Приходя домой, он говорил, что раны, слава богу, еще вызывают опасение, можно еще на два пальто детям заработать. Когда сын спрашивал, какой из себя Распутин, Петр Александрович брезгливо морщился и говорил, что у царицы вкус еще более ухудшился.
Послушай, дружок, как он говорит: «Еслиф мене утром не дадут поись мяса, я до полудни голодный». Он мохнат, как пес, и чешет грудь пятерней.
И садился за текст телеграммы. Ему хотелось, наверное, написать все, что потом стало анекдотом про Распутина, но он писал о том, что Распутин ел, сколько спал.
Поспавши, раненый подходил к окну голым и с похотливой улыбкой разглядывал купеческих женушек, дежуривших, казалось, без сна под окнами его палаты.
Уж царица, мама наша, про меня очень беспокоится, басил он и показывал толстомясым купчихам царицыны телеграммы.

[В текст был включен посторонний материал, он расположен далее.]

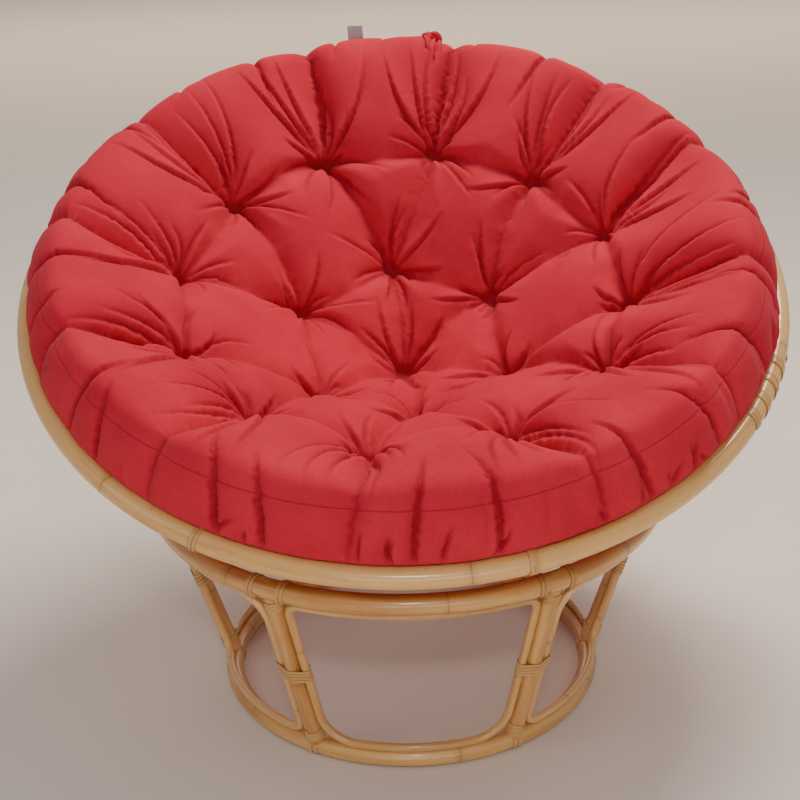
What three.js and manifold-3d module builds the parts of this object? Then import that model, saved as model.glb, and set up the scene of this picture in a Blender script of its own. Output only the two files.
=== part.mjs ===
// Papasan chair: a round cane bowl that tilts on a hooped cane base, with a loose tufted cushion.
// Millimetres, +Z up. The front of the chair faces -Y. Angles round an upright axis are
// counted from the front, towards +X.
import * as THREE from 'three';
import { mergeVertices } from 'three/addons/utils/BufferGeometryUtils.js';
import Module from 'manifold-3d';

const wasm = await Module();
wasm.setup();

const degree = Math.PI / 180;
const fullTurn = 2 * Math.PI;

// Base
const baseHeight = 320;
const bottomHoopRadius = 271;
const bottomPoleRadius = 13.5;
const topHoopRadius = 360;
const topPoleRadius = 14;
const postCount = 6;
const postRadius = 12;
const caneRadius = 6;
const tightCorner = 22;
const wideCorner = 46;

// Bowl
const rimRadius = 535;
const rimPoleRadius = 15;
const bowlDepth = 373;
const ribCount = 8;
const ribRadius = 9;
const ribOverhang = 20;
const ribHeadLap = 9;
const middleHoopRadius = 360;
const floorHoopRadius = 115;
const bowlHoopPoleRadius = 9;
const frontSpace = 50;

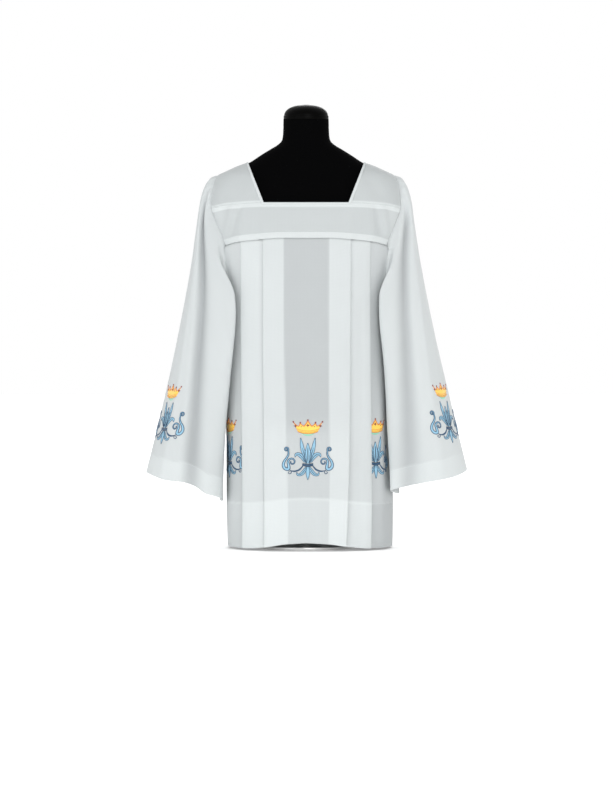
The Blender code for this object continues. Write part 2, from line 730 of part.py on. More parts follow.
def stand(parent):
    base = [
        (BASE_RADIUS - BASE_ROUNDING, 0.0),
        (BASE_RADIUS, BASE_ROUNDING),
        (BASE_RADIUS, BASE_HEIGHT - BASE_ROUNDING),
        (BASE_RADIUS - BASE_ROUNDING, BASE_HEIGHT),
    ]
    turned("stand_base", base, BASE_SIDES, "stand_metal", parent)
    top = FORM_RINGS[-1][0] - SEAM_GAP
    pole = [
        (POLE_RADIUS, BASE_HEIGHT + SEAM_GAP),
        (POLE_RADIUS, top - FLANGE_HEIGHT),
        (FLANGE_RADIUS, top - FLANGE_HEIGHT),
        (FLANGE_RADIUS, top),
    ]
    turned("stand_pole", pole, POLE_SIDES, "stand_metal", parent)


def main():
    for old in list(bpy.data.objects):
        bpy.data.objects.remove(old)
    garment = bpy.data.objects.new("surplice", None)
    form = bpy.data.objects.new("dress_form", None)
    for empty in (garment, form):
        bpy.context.scene.collection.objects.link(empty)
    for hand in (-1, 1):
        shoulder_strap(hand, garment)
        sleeve(hand, garment)
    for side in (-1, 1):
        yoke_band(side, garment)
        skirt(side, garment)
    neck_binding(garment)
    form_torso(form)
    neck_cap(form)
    stand(form)


main()
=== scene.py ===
"""The looks of a white square-necked surplice on a black dress form.

Metres, +Z up.  The garment's front faces -Y, and the side called right is +X.
Each sheet of cloth is a fine shell on the form that its solid has.
"""

import math

import bmesh
import bpy
import numpy as np
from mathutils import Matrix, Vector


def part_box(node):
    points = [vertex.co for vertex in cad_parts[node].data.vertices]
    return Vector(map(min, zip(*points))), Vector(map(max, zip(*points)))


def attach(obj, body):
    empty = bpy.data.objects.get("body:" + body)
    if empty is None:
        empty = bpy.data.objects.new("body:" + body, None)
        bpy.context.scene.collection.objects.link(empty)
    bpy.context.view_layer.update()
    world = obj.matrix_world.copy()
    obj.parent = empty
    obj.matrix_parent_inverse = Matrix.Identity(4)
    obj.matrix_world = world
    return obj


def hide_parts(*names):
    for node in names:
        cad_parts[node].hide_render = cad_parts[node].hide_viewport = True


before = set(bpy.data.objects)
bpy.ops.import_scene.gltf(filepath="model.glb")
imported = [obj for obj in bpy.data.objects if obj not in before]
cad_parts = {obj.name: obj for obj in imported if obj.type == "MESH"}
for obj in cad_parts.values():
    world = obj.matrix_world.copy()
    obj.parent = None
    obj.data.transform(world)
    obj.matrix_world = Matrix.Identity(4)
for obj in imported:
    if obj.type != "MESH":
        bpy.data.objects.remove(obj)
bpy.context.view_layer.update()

# ---------------------------------------------------------------- the garment's sizes

CLOTH = 0.0006  # the single cloth's thickness
YOKE_CLOTH = 0.0010  # the yoke's two layers together
SEAM_GAP = 0.0003  # what shows between two panels at a seam
SEAM_ROLL = 0.0022  # how wide a panel's edge is where it turns down into a seam
SEAM_SINK = 0.0004
SEAM_ALLOWANCE = 0.006  # how far a panel carries on behind the next one, past their seam
SQUARENESS = 2.4  # exponent of the body's rounded cross-section
QUARTER = math.pi / 2

NECKLINE_HALF, NECKLINE_TOP_HALF = 0.102, 0.140
NECKLINE_HEIGHT = 0.833
SHOULDER_NECK_HEIGHT, SHOULDER_TIP_HEIGHT = 0.929, 0.898
SHOULDER_TIP_HALF = 0.212
UNDERARM_HEIGHT = 0.600
BINDING_WIDTH, BINDING_THICKNESS, BINDING_WALL = 0.0042, 0.0014, 0.0003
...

Рогозинский заработал на информациях о фаворите пятьсот рублей. Деньги по тем временам немалые, хватило заткнуть все прорехи. Да еще и имя Рогозинского сколь ни противно было очам Александры Федоровны, но помелькало, и родня жены Петра Рогозинского исхлопотала семейству опального журналиста право на побывку в Петрограде. Вот тогда-то Александр и был ласково представлен своей кузине Ниночке, мать которой доводилась родной сестрой матери Александра Рогозинского. Кто мог предположить тогда, что кузина станет Ниной Гриневской, женой писателя Александра Грина! Вплоть до семидесятых в Тюмень приходили письма от Нины Грин братцу Александру, полные нежных воспоминаний, заботы и рассказов об устройстве музея Александра Грина в Крыму. Как все замечательно переплетается в светлых судьбах мятежных людей!